● **Direction**:
Exactly the lines between the line containing "mesh = cad_parts[node].data" and the line containing "# terminals and", together with those two lines, are to be output.

★ ★ ★

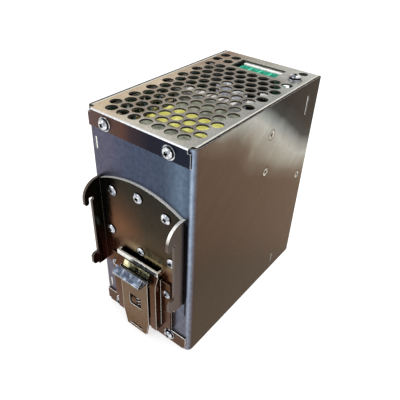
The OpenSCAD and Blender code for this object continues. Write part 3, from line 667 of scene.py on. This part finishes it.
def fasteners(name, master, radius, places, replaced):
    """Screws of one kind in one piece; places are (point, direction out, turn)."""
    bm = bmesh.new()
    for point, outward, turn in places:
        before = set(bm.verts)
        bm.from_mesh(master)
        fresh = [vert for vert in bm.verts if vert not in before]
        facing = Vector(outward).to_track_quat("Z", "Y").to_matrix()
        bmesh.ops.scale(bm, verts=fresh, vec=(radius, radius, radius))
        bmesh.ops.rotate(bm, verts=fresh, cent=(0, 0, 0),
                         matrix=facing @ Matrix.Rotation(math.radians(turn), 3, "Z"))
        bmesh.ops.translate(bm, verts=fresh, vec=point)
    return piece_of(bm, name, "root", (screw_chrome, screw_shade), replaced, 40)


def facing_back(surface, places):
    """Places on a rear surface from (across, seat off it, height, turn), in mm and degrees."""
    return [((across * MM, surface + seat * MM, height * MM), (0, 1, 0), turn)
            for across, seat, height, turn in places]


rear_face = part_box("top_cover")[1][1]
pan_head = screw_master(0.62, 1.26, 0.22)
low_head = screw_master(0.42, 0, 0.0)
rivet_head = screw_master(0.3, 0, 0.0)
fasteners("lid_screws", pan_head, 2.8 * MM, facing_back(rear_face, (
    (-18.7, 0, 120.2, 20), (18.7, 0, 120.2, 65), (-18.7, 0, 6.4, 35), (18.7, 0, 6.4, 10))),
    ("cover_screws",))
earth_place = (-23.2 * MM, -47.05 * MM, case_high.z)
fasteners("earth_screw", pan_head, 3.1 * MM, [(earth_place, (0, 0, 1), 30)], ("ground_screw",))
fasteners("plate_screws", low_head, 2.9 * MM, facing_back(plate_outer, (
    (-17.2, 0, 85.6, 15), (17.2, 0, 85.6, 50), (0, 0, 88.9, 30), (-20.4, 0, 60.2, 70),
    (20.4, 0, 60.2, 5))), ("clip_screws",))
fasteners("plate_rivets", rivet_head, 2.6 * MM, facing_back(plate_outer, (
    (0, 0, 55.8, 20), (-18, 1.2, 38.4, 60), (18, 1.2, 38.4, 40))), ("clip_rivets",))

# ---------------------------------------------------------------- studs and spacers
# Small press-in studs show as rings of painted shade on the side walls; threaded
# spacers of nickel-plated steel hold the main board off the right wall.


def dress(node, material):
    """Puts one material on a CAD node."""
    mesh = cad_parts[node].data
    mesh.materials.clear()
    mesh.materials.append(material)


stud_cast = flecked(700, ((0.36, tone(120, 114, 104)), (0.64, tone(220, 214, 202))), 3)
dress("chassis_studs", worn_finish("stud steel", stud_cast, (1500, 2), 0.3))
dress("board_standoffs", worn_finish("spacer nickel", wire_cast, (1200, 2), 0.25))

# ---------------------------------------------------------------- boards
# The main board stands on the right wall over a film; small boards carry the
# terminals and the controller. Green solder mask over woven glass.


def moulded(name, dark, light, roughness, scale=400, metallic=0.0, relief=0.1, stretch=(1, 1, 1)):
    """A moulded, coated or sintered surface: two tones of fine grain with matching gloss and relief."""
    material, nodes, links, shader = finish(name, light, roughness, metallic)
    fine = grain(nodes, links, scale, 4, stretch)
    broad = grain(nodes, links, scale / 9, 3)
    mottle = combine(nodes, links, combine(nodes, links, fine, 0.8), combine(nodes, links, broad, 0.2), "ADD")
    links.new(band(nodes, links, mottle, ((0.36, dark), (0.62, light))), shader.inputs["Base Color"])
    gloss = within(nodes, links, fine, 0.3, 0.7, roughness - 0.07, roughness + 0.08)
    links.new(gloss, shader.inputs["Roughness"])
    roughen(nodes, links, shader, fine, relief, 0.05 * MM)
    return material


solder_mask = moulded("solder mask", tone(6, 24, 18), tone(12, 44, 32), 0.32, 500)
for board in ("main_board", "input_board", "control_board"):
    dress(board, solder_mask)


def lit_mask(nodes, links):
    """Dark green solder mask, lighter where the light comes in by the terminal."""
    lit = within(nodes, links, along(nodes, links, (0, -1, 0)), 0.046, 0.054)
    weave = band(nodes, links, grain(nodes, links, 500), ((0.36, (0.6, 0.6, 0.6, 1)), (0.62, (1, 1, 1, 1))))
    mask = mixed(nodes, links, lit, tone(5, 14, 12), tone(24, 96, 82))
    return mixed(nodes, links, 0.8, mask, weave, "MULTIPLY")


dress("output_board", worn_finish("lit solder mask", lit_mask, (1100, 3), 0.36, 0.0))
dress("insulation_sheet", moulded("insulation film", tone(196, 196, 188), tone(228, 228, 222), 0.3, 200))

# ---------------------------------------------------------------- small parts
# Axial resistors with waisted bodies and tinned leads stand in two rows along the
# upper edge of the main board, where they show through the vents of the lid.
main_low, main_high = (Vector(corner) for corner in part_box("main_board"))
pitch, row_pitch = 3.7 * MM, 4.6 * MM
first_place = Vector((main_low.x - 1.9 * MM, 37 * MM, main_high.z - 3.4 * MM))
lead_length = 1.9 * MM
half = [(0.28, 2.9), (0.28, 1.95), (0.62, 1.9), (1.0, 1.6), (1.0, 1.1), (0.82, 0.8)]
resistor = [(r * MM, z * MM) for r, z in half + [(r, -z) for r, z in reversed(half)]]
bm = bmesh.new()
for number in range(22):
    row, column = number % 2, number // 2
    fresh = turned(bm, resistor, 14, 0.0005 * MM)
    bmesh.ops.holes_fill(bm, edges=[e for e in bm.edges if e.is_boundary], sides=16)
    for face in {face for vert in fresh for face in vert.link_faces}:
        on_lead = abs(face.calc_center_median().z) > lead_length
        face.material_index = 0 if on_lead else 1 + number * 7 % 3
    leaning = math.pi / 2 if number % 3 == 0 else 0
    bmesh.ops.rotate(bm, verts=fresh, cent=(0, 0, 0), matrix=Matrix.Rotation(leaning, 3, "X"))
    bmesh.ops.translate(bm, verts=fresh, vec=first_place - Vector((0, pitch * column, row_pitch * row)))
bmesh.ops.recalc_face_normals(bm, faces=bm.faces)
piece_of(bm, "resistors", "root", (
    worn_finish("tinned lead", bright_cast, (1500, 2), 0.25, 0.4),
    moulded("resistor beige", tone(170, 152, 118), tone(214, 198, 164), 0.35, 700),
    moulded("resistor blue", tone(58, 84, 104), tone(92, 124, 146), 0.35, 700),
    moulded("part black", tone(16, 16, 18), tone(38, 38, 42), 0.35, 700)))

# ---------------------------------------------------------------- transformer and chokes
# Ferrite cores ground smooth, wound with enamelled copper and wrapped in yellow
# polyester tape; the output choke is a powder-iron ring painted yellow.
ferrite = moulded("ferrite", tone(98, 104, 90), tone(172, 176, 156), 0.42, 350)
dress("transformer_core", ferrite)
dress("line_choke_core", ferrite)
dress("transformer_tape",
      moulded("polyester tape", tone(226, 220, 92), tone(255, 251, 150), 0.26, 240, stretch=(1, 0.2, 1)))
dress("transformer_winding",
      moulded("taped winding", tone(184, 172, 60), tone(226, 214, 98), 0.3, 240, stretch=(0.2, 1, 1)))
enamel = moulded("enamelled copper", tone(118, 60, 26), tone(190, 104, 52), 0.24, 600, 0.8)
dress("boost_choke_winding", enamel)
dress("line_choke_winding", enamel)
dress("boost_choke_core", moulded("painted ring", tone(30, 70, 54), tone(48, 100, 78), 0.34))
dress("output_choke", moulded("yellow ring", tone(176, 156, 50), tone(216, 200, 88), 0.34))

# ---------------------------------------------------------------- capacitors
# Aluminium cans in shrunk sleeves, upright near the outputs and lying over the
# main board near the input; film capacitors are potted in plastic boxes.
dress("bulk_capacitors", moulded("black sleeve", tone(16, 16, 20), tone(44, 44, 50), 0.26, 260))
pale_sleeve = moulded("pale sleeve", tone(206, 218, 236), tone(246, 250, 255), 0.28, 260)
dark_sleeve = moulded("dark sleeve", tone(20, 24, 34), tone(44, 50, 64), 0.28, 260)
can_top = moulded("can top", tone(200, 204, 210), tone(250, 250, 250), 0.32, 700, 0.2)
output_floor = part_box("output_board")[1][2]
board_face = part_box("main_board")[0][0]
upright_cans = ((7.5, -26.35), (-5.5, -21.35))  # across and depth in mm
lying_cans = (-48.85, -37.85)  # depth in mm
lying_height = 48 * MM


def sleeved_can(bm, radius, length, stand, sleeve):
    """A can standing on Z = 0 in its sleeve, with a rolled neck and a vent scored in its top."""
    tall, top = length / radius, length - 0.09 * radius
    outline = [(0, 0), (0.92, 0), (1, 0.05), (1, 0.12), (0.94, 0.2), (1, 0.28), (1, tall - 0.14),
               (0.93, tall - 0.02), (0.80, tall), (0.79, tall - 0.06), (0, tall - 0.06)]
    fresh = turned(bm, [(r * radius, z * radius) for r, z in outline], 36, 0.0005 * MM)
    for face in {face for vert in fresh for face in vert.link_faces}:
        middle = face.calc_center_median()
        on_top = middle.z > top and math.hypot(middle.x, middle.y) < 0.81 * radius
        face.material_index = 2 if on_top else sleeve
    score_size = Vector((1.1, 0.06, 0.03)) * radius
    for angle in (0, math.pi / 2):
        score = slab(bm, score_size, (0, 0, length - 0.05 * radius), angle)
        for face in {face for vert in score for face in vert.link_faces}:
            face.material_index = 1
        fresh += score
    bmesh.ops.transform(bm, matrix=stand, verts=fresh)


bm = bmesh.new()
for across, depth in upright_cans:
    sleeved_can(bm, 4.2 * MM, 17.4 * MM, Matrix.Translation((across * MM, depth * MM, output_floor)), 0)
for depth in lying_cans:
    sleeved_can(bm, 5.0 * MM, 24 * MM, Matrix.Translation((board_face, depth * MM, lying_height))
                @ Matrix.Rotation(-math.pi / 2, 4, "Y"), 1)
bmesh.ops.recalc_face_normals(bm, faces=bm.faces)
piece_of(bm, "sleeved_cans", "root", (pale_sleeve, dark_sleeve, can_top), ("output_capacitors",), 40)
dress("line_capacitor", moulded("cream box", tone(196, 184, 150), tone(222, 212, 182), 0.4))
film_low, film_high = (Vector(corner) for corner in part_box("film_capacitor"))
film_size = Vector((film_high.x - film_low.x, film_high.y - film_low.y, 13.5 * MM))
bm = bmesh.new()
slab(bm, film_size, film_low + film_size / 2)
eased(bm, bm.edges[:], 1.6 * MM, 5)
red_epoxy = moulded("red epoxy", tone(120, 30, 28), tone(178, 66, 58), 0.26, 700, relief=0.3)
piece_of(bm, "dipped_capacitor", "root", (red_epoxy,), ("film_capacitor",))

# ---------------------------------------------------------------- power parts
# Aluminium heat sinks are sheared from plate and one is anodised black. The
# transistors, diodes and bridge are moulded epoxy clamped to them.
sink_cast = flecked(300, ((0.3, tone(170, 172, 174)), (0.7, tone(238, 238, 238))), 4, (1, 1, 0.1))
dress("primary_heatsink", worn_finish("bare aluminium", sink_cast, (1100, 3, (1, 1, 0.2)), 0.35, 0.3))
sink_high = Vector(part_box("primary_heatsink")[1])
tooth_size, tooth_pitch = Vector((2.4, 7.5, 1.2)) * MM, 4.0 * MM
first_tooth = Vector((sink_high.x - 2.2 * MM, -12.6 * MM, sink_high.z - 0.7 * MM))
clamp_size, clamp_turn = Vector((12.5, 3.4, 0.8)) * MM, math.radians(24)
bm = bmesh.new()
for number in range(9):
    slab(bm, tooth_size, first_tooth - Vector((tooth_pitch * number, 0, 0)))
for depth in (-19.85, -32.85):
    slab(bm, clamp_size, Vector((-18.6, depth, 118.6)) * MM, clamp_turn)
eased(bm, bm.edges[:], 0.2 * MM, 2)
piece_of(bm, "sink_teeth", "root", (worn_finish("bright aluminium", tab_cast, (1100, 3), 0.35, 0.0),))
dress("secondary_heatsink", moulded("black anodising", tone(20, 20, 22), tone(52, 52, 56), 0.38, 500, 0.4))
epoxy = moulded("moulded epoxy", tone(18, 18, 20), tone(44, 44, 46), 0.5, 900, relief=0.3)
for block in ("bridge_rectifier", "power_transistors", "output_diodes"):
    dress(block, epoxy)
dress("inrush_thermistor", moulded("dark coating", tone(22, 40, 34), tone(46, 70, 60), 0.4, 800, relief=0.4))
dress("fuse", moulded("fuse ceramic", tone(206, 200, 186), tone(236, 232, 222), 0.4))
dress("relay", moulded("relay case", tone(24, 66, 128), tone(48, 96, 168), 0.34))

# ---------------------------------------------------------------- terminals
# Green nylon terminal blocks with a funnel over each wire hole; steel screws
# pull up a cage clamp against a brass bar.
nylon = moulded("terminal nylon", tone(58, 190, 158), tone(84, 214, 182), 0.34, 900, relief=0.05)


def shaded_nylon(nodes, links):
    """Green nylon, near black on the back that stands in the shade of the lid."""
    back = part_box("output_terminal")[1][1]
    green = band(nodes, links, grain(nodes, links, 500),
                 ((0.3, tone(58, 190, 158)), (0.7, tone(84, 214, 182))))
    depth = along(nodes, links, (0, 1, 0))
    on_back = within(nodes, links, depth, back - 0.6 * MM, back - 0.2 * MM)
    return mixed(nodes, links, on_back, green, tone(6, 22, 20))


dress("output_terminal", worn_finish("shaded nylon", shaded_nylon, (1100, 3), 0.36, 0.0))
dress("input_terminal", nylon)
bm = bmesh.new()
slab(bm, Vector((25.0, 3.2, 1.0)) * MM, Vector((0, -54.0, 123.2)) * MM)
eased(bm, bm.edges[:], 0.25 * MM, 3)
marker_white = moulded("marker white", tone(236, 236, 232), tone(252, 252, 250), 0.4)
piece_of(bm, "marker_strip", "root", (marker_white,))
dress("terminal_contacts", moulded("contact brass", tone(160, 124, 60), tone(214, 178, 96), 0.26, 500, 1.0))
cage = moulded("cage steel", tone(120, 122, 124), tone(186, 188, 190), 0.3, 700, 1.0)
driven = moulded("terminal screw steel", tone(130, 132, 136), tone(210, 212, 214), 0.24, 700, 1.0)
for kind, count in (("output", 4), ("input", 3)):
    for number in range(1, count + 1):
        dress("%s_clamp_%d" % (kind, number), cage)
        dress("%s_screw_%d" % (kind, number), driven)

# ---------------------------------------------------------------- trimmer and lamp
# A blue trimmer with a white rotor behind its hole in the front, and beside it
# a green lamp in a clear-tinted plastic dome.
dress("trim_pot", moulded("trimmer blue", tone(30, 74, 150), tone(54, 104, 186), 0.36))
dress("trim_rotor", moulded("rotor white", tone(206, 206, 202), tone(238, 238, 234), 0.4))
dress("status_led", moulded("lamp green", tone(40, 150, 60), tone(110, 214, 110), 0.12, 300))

★ ★ ★

● **Task output**:
    mesh = cad_parts[node].data
    mesh.materials.clear()
    mesh.materials.append(material)


stud_cast = flecked(700, ((0.36, tone(120, 114, 104)), (0.64, tone(220, 214, 202))), 3)
dress("chassis_studs", worn_finish("stud steel", stud_cast, (1500, 2), 0.3))
dress("board_standoffs", worn_finish("spacer nickel", wire_cast, (1200, 2), 0.25))

# ---------------------------------------------------------------- boards
# The main board stands on the right wall over a film; small boards carry the
# terminals and the controller. Green solder mask over woven glass.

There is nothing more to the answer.